Here is an old thread about the Vista issue. And this is the link to the old Microsoft KB about it.

00Roush
 
Thanks. That's a form of QoS or bandwidth fairness? Didn't know Windows had that. Ideally, the QoS should ensure that the video stream isn't starved-out. Is this in the Win 7 firewall software? The IP stack?

Is Windows doing stateful packet inspection or just based on socket/port numbers?

Anyway, it's a non-issue for me as the test I ran, discussed in my post, pushes a file from a Win 7 machine to the Win 7 (E350) that's busy displaying HD. That E450 PC would never store videos on its own disk anyway, it would use the LAN.

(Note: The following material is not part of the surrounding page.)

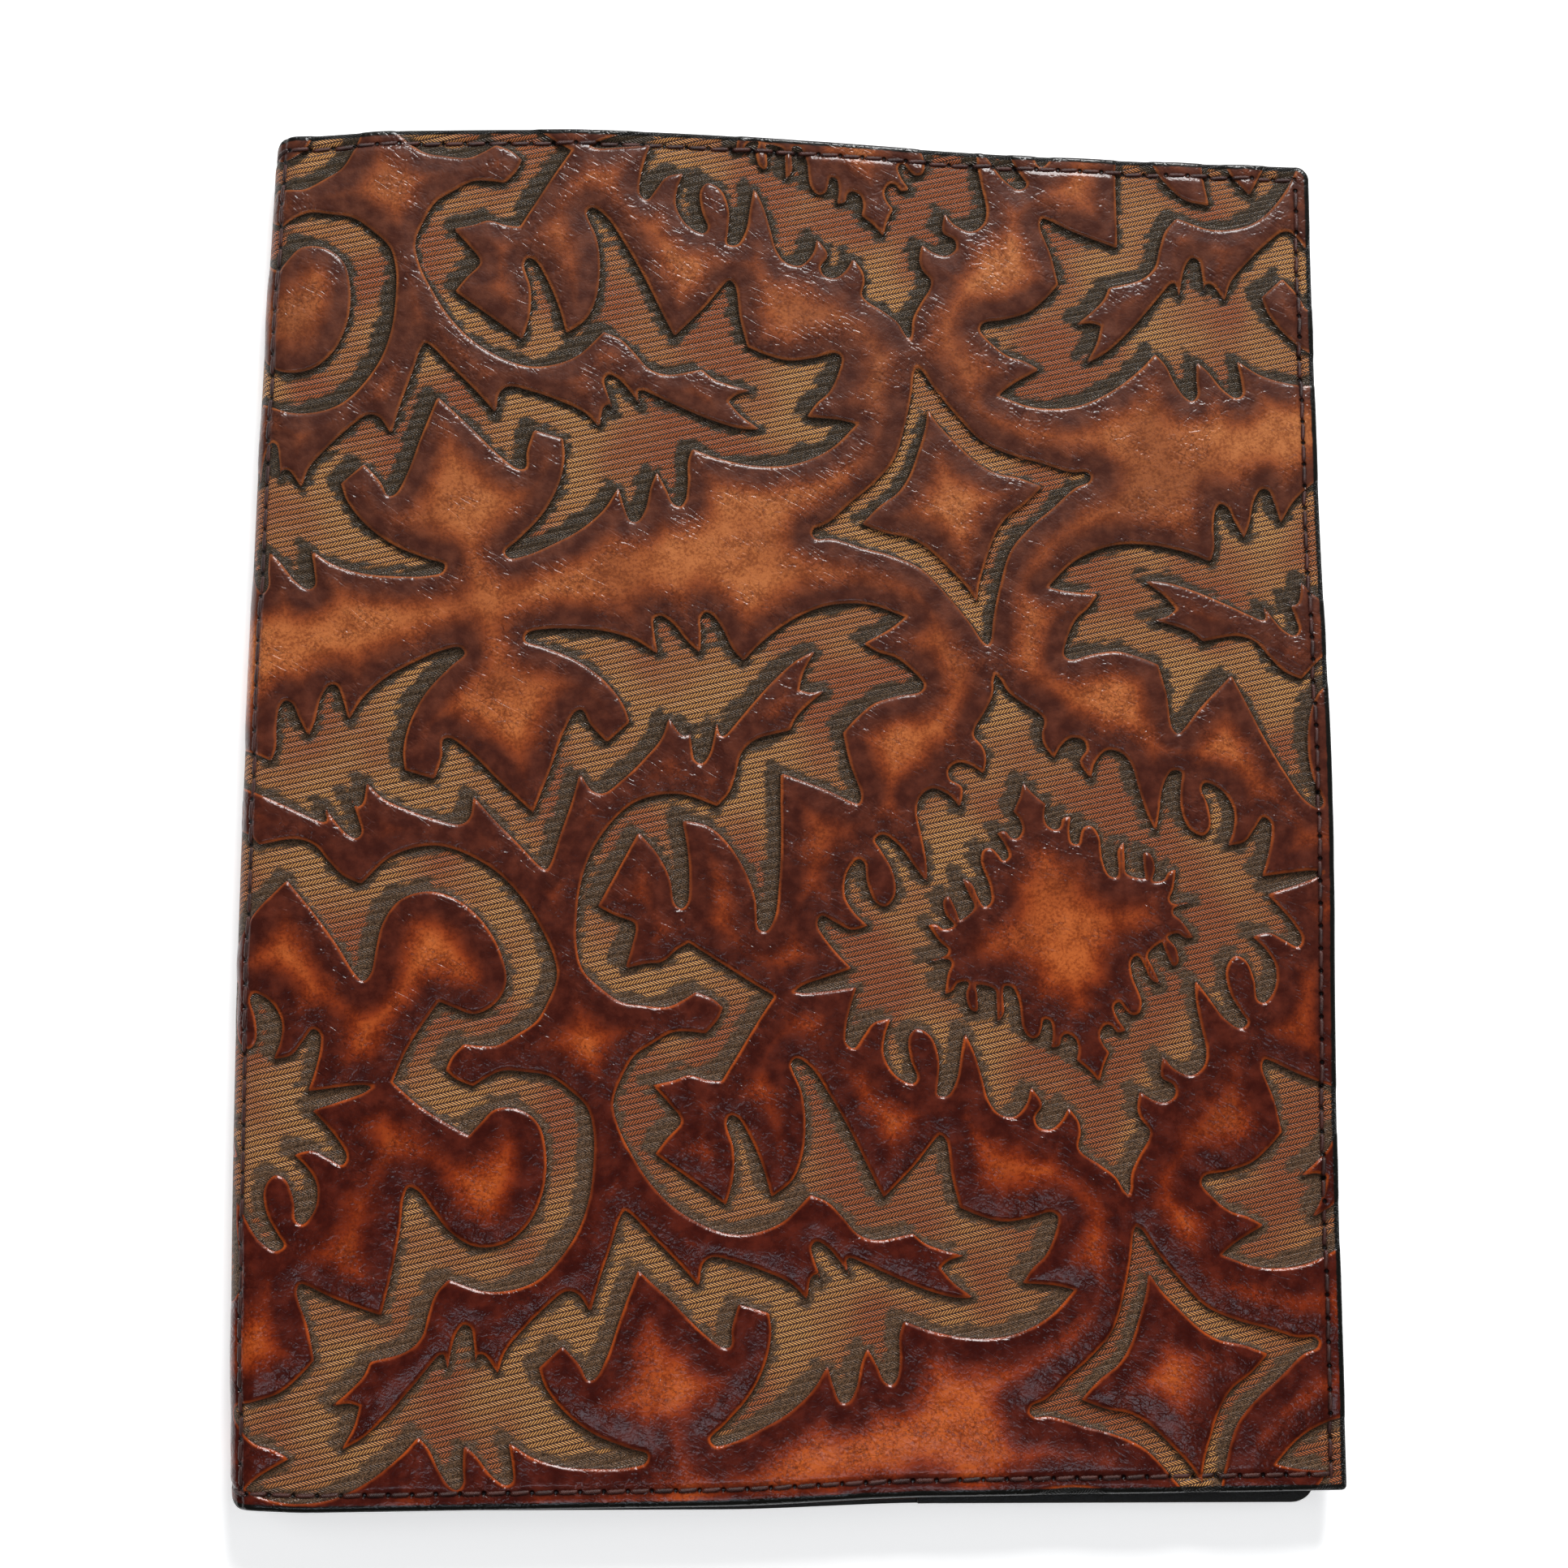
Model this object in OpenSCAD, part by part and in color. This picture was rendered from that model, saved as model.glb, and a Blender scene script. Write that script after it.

I can try a big transfer that doesn't use the E350 PC as the destination and confirm there's no impact to the video stream. HOWEVER! I wouldn't be moving video files around on the LAN; they're stored on the Win7 computer's disks and read on-demand. So the big file transfers were just a curiosity.

CPU load: the E350 with 1080i to the HD TV has the CPUs at about 50%. I've read about using better CODECs than Win 7 has for default, and reducing the CPU to 20% or so. But it's not a high priority to me as the HTPC has nothing else of note to do while doing a video display.

I'm investigating this as an alternative to my current SageTV setup where the TV is driven by a Sage Extender, for HD via HDMI. SageTV was acquired by Google and will disappear into the corporate black hole.

Also plan to migrate my web surfing via TV remote's buttons - an application for Windows that I wrote long ago and we use heavily to see webcams around the world and certain web sites with weather graphics by city, etc. This is full screen graphics and keyboard entry of URLs isn't done.